Nakşibendi tarikatı, menşeilerini Ali’ye dayandırmadıklarını görüyoruz. Her ne kadar silsilede Cafer Sadık’ı görsek de kendileri Bekri soy ile öne çıkmayı arzulamışlardır.
Nakşibendi silsilesinin ikinci halkası, kendisi Farslı olan Selmani Farisidir. Selmani Farisiyi kendisinden sonra tasavvuf adına tüm olup biteceklerden masum görüyor onu gerçek bir iman abidesi olarak biliyor ve büyük bir sahabe olarn kendisine rahmet diliyorum. Burayı izahtan sonra Tasavvuf tarihine/geleneğine baktığımız zaman İran/Fars kültürünün etkilerini çokça görmekteyiz. Birçok eski İran kültür ve akidelerini hemen hemen tüm İslam coğrafyasında görmek mümkündür. Buradan şöyle bir soru akla gelmiyor da değil. Neden silsilenin ikinci ismi bir Ömer değil, ya da bir Bilal değil ve ya Ebuzer vd.? Burası yoruma açıktır bana göre.

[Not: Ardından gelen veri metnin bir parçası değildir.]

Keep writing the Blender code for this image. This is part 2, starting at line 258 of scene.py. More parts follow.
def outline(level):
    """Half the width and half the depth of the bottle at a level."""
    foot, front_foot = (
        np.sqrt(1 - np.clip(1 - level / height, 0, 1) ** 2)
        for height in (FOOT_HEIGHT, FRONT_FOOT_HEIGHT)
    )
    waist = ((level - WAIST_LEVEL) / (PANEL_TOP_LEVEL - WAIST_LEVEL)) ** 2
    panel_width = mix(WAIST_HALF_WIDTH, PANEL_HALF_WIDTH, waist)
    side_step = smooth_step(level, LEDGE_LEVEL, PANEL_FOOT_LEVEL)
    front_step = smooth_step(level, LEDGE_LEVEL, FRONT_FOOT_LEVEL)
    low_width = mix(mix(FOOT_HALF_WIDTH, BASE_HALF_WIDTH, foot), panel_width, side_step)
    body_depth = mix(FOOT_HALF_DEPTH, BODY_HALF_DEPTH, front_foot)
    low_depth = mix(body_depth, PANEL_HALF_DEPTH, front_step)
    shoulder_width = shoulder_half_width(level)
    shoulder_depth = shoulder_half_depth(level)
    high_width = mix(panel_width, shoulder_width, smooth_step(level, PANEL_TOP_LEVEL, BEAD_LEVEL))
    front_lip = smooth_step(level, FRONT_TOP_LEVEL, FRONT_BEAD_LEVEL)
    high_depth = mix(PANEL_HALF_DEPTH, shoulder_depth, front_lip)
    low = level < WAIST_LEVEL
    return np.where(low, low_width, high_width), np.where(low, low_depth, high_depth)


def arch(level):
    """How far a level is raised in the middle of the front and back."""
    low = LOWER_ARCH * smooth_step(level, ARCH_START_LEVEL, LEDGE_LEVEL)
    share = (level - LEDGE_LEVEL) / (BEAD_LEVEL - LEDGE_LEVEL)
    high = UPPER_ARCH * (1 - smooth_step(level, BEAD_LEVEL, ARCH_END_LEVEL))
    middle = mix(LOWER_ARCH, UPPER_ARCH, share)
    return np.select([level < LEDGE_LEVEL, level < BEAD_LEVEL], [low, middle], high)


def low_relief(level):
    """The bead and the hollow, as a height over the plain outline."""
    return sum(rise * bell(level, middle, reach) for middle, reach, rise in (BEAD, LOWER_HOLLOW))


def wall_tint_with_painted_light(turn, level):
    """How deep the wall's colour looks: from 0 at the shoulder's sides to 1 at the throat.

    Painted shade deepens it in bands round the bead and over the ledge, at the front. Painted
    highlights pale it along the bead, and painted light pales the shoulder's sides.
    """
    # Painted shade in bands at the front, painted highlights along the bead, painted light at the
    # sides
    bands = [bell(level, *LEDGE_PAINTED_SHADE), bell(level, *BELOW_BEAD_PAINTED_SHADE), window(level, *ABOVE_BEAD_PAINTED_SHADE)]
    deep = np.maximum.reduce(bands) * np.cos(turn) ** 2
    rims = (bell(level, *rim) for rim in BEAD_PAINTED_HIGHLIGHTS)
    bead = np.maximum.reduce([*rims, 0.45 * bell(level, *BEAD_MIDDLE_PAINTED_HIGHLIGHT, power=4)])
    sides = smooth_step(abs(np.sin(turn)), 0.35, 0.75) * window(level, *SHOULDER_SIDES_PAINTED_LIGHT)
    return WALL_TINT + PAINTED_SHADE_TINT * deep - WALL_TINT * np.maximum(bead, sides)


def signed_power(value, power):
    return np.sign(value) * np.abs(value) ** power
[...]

Nakşibendi tarikatını diğer tarikatlardan ayıran özellik, gizli (hafi) zikir anlayışıdır. Bu anlayış, peygamber tarafından Ali’ye açık (cehri) zikir tavsiye edilmiş ve ondanda evlatlarına nakledilmesi istenmiştir. Dolayısı ile Ebu Bekir’e ise hicret esnasında gizli zikir verilmiştir. Buna delil olarak “ikisi mağarada olduklarında arkadaşına şöyle diyordu: “Hüzne kapılma, elbette Allah bizimle beraberdir.” Böylece Allah Ona ‘huzur ve güvenlik duygusunu’ indirmişti” (9/40) ayetini telmihte bulunurlar. Buradaki güvenlik ifadesini “Allah’ın huzuruna ulaşmanın ilahi olarak bahşedilen bir metodu olan hafi/gizli zikre bir atıf olarak görülür”(1)

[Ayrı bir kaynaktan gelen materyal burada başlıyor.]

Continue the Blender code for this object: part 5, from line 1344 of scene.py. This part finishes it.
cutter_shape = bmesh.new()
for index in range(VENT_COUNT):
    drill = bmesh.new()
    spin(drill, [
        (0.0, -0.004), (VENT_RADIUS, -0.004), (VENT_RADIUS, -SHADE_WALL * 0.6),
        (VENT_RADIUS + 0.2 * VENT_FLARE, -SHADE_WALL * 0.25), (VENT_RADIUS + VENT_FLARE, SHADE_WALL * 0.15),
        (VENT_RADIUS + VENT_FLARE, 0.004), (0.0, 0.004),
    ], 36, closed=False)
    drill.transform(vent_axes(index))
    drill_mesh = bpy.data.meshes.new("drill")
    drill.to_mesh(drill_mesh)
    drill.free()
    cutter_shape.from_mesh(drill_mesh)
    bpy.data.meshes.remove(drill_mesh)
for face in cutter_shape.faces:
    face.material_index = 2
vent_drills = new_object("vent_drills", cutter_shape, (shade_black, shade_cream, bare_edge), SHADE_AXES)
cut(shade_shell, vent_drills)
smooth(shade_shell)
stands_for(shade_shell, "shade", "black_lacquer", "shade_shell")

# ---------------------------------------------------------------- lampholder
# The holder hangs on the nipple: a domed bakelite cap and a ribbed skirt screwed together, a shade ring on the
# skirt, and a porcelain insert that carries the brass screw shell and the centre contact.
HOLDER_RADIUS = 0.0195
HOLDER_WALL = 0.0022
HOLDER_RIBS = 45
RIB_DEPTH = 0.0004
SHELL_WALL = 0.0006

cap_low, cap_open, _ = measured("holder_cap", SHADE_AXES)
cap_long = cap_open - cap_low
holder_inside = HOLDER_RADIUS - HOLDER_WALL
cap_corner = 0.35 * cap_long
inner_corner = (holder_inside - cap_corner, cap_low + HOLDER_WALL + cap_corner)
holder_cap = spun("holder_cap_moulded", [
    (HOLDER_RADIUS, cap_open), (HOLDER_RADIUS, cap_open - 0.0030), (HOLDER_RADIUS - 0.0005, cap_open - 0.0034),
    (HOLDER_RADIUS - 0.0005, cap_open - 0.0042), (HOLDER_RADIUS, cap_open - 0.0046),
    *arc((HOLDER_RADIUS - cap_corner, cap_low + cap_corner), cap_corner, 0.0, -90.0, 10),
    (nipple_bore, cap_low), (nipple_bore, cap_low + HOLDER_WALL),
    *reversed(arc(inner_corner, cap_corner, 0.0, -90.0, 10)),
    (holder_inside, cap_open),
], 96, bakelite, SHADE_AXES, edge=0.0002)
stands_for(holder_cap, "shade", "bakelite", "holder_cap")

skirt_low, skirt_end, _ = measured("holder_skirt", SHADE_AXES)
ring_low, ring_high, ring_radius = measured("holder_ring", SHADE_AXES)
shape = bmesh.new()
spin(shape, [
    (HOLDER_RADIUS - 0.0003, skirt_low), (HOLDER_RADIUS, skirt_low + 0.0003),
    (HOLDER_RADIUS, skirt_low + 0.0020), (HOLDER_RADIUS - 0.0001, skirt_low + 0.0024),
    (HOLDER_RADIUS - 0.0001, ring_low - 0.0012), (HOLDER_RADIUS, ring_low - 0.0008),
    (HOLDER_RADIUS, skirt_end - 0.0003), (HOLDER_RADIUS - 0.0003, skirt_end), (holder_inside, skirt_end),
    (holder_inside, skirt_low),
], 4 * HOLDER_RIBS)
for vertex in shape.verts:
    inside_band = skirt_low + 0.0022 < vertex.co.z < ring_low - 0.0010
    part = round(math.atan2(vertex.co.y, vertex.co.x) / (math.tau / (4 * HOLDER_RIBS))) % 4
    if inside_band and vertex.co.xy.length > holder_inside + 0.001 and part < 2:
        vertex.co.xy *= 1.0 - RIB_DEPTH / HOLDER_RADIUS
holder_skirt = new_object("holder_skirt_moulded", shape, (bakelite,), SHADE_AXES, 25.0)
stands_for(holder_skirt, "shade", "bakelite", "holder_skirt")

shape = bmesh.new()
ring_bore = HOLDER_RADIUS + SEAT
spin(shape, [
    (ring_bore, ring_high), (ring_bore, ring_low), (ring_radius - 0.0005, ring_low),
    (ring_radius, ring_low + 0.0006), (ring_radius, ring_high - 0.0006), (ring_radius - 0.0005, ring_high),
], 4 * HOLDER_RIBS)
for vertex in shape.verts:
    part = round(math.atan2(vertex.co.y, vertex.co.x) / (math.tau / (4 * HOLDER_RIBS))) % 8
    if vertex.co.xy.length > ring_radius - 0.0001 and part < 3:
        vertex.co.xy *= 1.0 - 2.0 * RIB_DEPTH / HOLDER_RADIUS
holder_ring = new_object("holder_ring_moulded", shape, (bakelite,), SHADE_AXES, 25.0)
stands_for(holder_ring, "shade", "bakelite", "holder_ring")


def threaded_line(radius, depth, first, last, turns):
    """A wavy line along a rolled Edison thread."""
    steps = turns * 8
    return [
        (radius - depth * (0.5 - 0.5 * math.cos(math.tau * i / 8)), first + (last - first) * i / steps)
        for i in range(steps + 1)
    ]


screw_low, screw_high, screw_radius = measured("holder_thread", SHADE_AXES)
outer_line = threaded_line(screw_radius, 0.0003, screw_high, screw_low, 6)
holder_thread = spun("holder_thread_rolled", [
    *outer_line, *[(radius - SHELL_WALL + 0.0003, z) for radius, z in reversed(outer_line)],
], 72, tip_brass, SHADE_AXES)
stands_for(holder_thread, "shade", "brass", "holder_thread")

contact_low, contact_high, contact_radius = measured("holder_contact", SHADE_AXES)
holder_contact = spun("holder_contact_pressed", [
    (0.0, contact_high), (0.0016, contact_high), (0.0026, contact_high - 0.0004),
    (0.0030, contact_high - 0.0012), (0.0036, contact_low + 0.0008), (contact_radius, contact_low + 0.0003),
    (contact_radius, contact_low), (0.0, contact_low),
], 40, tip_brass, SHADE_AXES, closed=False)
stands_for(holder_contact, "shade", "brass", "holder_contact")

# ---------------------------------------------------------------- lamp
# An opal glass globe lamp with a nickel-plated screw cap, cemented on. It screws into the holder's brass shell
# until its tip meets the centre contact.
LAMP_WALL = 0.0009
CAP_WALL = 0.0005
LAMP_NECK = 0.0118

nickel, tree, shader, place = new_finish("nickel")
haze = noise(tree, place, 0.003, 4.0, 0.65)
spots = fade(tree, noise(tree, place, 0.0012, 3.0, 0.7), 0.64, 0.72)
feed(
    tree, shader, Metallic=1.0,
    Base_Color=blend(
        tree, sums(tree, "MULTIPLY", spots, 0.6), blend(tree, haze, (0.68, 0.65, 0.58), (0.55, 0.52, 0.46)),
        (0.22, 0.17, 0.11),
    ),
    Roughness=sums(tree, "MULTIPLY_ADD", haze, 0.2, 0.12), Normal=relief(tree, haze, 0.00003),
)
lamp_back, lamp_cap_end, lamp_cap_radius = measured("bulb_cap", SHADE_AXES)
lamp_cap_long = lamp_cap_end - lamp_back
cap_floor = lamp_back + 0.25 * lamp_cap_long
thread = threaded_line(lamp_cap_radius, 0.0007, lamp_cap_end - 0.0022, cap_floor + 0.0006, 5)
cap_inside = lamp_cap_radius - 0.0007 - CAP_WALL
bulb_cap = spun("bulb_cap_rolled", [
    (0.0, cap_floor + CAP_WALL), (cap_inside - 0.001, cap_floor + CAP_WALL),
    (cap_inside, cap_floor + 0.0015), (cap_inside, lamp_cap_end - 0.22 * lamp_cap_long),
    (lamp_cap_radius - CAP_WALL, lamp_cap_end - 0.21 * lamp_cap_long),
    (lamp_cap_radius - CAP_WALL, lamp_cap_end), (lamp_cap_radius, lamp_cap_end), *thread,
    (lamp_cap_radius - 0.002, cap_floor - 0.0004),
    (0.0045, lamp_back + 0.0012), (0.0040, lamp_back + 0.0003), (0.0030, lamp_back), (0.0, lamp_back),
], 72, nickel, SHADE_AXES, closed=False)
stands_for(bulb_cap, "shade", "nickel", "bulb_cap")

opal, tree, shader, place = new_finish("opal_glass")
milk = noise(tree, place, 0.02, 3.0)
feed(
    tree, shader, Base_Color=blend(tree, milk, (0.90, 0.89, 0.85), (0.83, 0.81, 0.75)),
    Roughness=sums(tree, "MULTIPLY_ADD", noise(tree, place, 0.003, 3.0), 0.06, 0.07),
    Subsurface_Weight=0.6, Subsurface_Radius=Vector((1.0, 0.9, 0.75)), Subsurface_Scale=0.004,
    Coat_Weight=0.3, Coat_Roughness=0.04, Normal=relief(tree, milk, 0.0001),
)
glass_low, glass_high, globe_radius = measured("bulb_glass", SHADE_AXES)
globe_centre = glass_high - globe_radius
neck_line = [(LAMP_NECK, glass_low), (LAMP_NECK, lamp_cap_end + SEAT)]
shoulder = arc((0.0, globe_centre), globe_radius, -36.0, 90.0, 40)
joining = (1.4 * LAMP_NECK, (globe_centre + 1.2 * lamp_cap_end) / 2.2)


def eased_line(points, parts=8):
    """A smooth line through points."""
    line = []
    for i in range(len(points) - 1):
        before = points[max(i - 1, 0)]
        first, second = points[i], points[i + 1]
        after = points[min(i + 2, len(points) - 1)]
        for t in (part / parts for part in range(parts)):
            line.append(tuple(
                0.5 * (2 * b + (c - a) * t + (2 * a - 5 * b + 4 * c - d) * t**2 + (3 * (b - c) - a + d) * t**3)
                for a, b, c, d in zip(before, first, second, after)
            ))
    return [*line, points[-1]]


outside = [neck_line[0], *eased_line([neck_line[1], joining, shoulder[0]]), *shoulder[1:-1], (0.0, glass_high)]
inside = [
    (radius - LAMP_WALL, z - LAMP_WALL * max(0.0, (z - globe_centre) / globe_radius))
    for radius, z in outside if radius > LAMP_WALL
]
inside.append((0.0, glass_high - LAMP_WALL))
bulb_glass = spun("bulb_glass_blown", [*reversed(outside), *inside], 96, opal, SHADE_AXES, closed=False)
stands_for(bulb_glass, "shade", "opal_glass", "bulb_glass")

Ebu Bekir’in “Hatme Hacegan” adı altında gizli zikirle uğraşmadığını belki bugün ben Nakşiyim diyen herkes rahatlıkla söyleyebilir. Ancak bu zikrin tarih boyunca bütün sultan/Padişahlar’da olduğu gibi Cumhuriyet döneminde de devletin siyasetine uygun bir şekilde ve rejimlere itaat eden, itirazsız bir insan yetiştirmiştir.
Ebu Bekir’den sonra silsile, Selmanı Farisi, Kasım b. Muhammed b.Ebu Bekir ve Caferi sadıktan sonra Beyazıdi Bestami’ye geçtiğini görüyoruz. Beyazıt’a gelene kadar isimlendirme olarak bu yoldakilere/terikate Bekriyye ya da Sıddıkıyye denildiğini görüyoruz.

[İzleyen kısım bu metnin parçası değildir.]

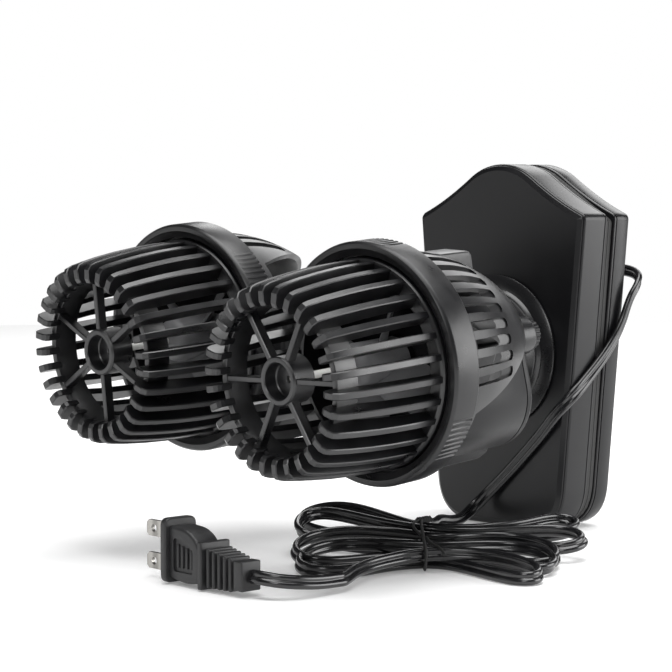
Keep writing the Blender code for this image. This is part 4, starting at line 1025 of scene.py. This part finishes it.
def teardrop(big, small):
    """Outline of the motor: a small ear round the head's axis, and the large lobe below it."""
    lean = math.asin((big - small) / LOBE_DROP)
    upper = arc((0.0, 0.0), small, lean, math.pi - lean, 16)
    return upper + arc((0.0, -LOBE_DROP), big, math.pi - lean, TURN + lean, 48)


def motor_body():
    """Sealed motor: lobe, leg block, foot rail with a notch, and the front plate with the rotor well."""
    bm = bmesh.new()
    lobe = bmesh.new()
    prism(lobe, teardrop(LOBE_RADIUS, EAR_RADIUS), 46.8, 104.0, front_view)
    merged(bm, rounded(lobe, 0.5, 60.0, 2))
    legs = bmesh.new()
    box(legs, (-19.1, -105.0, -LOBE_DROP), (19.1, -70.2, 11.3))
    merged(bm, rounded(legs, 2.0, 40.0, 3))
    rail = bmesh.new()
    outline = [(-47.8, 55.5), (-45.2, 51.0), (-42.4, 51.0), (-42.4, 56.5)]
    outline += [(-38.0, 56.5), (-38.0, 103.0), (-47.8, 103.0)]
    prism(rail, softened(outline, 1.2, 4), -13.0, 13.0, side_view)
    merged(bm, rounded(rail, 1.2, 40.0, 3))
    plate = [(9.6, 104.0), (40.0, 104.0), (40.3, 104.3), (40.3, 107.2), (40.0, 107.5)]
    plate += [(10.4, 107.5), (9.6, 106.9)]
    revolve(bm, plate, 96)
    revolve(bm, [(9.6, 104.5), (11.3, 104.5), (11.3, 68.0), (9.6, 68.0)], 48)
    return bm


def motor_cap():
    """End cap of the motor, with a rounded rim, a raised ring and a spigot into the lobe."""
    bm = bmesh.new()
    cap = bmesh.new()
    rear = 43.0
    prism(cap, teardrop(LOBE_RADIUS, EAR_RADIUS), rear, 46.6, front_view)
    bmesh.ops.recalc_face_normals(cap, faces=cap.faces)
    rim = [e for e in cap.edges if all(abs(v.co.y + rear) < 0.01 for v in e.verts)]
    bmesh.ops.bevel(cap, geom=rim, offset=1.8, segments=5, affect="EDGES", profile=0.5)
    merged(bm, cap)
    ring = [(16.8, 43.2), (16.8, 42.5), (17.1, 42.3), (18.3, 42.3), (18.6, 42.5), (18.6, 43.2)]
    revolve(bm, ring, 96, Matrix.Translation((0.0, 0.0, -LOBE_DROP - 1.0)))
    spigot = [(0.0, 46.2), (19.0, 46.2), (19.0, 50.0), (0.0, 50.0)]
    revolve(bm, spigot, 64, Matrix.Translation((0.0, 0.0, -25.5)))
    return bm


def knob():
    """Knurled nut behind the arm."""
    bm = bmesh.new()
    profile = [(4.9, 31.7), (6.5, 31.7), (6.8, 31.4), (6.8, 28.3), (6.3, 27.9)]
    profile += [(3.0, 27.9), (2.6, 28.3), (0.0, 28.4)]

    def cut(radius, ahead, i):
        return 0.3 if radius > 6.0 and i % 4 > 1 else 0.0

    revolve(bm, profile, 96, closed=False, cut=cut)
    return bm


def propeller():
    """Hub and four twisted, cambered blades."""
    bm = bmesh.new()
    hub = [(1.8, 72.4), (3.2, 72.4), (3.2, 108.8), (8.8, 108.8), (9.2, 109.2), (9.2, 130.0)]
    hub += [(8.9, 131.6), (7.6, 133.8), (5.2, 135.3), (2.2, 135.8), (1.8, 135.6)]
    revolve(bm, hub, 64)
    for i in range(BLADES):
        merged(bm, blade(), around(TURN * i / BLADES))
    return bm


def blade():
    """One blade, from inside the hub to its tip: its pitch, width and thickness fall off outwards."""
    part = bmesh.new()
    rows = []
    steps, facets = 12, 20
    for i in range(steps + 1):
        t = i / steps
        radius = 8.0 + 23.5 * t
        pitch = math.radians(38.0 + 22.0 * (1 - t))
        half = 7.0 + 4.0 * math.sin(math.pi * min(t + 0.25, 1.0) * 0.8)
        along = Vector((math.cos(pitch), -math.sin(pitch), 0.0))
        across = Vector((math.sin(pitch), math.cos(pitch), 0.0))
        centre = Vector((0.0, -119.5, radius))
        row = []
        for k in range(facets):
            a = TURN * k / facets
            u = math.cos(a)
            thick = (1.25 - 0.5 * t) * math.sin(a) * (1 - 0.25 * u * u) + 0.9 * (1 - u * u)
            row.append(part.verts.new(centre + along * (half * u) + across * thick))
        rows.append(row)
    for first, second in zip(rows, rows[1:]):
        bridge(part, first, second)
    part.faces.new(rows[0])
    part.faces.new(rows[-1][::-1])
    return part


def again(name, source, body, move, stands_for):
    """The same shape again, moved to the other head."""
    mesh = source.data.copy()
    mesh.transform(move)
    made = bpy.data.objects.new(name, mesh)
    bpy.context.scene.collection.objects.link(made)
    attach(made, body)
    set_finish(made, source["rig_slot"])
    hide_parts(stands_for)


def heads():
    """Every head piece is made once, on the right, and used again on the left."""
    makers = (
        ("cage", cage, CAGE, "head", "front_grille", 24.0),
        ("twist_ring", twist_ring, SATIN, "ring", "lock_ring", 30.0),
        ("bell", bell, SATIN, "head", "rear_shroud", 30.0),
        ("motor_body", motor_body, SOFT, "head", "motor_housing", 30.0),
        ("motor_cap", motor_cap, SOFT, "head", "end_cap", 30.0),
        ("arm_knob", knob, SOFT, "head", "swivel_nut", 30.0),
        ("impeller", propeller, GREY, "rotor", "propeller", 40.0),
    )
    for name, make, look, body, stands_for, sharp in makers:
        place = head_place("right")
        first = piece(f"right_{name}", make(), look, f"right_{body}", place, (f"right_{stands_for}",), sharp)
        moved = head_place("left") @ around(CAGE_TURNS["left"] if name == "cage" else 0.0)
        again(f"left_{name}", first, f"left_{body}", moved @ place.inverted(), f"left_{stands_for}")


# ---------------------------------------------------------------- CAD nodes that stay

def dress():
    """A finish for every CAD node that is still shown."""
    looks = {
        "front_casing_lid": SOFT, "rear_casing_lid": SOFT, "front_pad": RUBBER, "rear_pad": RUBBER,
        "front_yoke_plate": STEEL, "rear_yoke_plate": STEEL, "ball_liner": NYLON,
        "plug_blade_upper": BLADE, "plug_blade_lower": BLADE,
    }
    endings = {
        "_magnet_lower": MAGNET, "_magnet_upper": MAGNET, "_rotor_magnet": MAGNET, "_shaft": CERAMIC,
        "_stator_core": CORE, "_coil": COPPER, "_bush": RUBBER, "_washer": RUBBER, "_swivel_pin": STEEL,
    }
    for name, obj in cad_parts.items():
        if obj.hide_render:
            continue
        look = looks.get(name)
        for ending, found in endings.items():
            if name.endswith(ending):
                look = found
        obj.data.materials.clear()
        obj.data.materials.append(look)
        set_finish(obj, look["slot"])
        for face in obj.data.polygons:
            face.use_smooth = False


def corners(pair):
    """A low and a high corner as plain lists."""
    return [[round(x, 5) for x in corner] for corner in pair]


def main():
    camera()
    cords()
    studio()
    casing("mount_front_half", WET_PROFILE, 0, "wet_half", "front_casing")
    casing("mount_rear_half", DRY_PROFILE, -1, "dry_half", "rear_casing")
    socket()
    ball_and_stud()
    crossbar()
    stud_nut()
    heads()
    dress()


main()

Beyazit’ten sonra isim artık Tayfuriyye olarak değişmeye başlar. Beyazıt’ın diğer bir ismi Tayfur olması hasebiyle bundan böyle Tayfuriyye olarak isimlendirilir.
Buraya kadar Nakşibendi tarikatının çıkış noktasına kısa bir izahta bulunmaya çalıştık. Ebu Bekir’i silsilenin başına oturtularak Nakşibendi tarikatına farklı bir tarz kazandırılmaya çalışılmıştır. Öte yandan Ali’ye dayandırılan diğer tarikatlarla bu tarikatın tarih boyunca zaman zaman hasımlığa kadar varan sürtüşmelerin varlığını görmekteyiz. Sünniler arasında varlığını hisettiren Nakşibendi ile, İran topraklarında şii devletlerinin yükselmesi birbirlerine komşu olan bu iki anlayışın devamlı mezheb çatışması yaşaması acaba tesadüf müdür?
1) Hamid Algar, Nakşibendilik, İnsan yay. İst. 2012, s.18.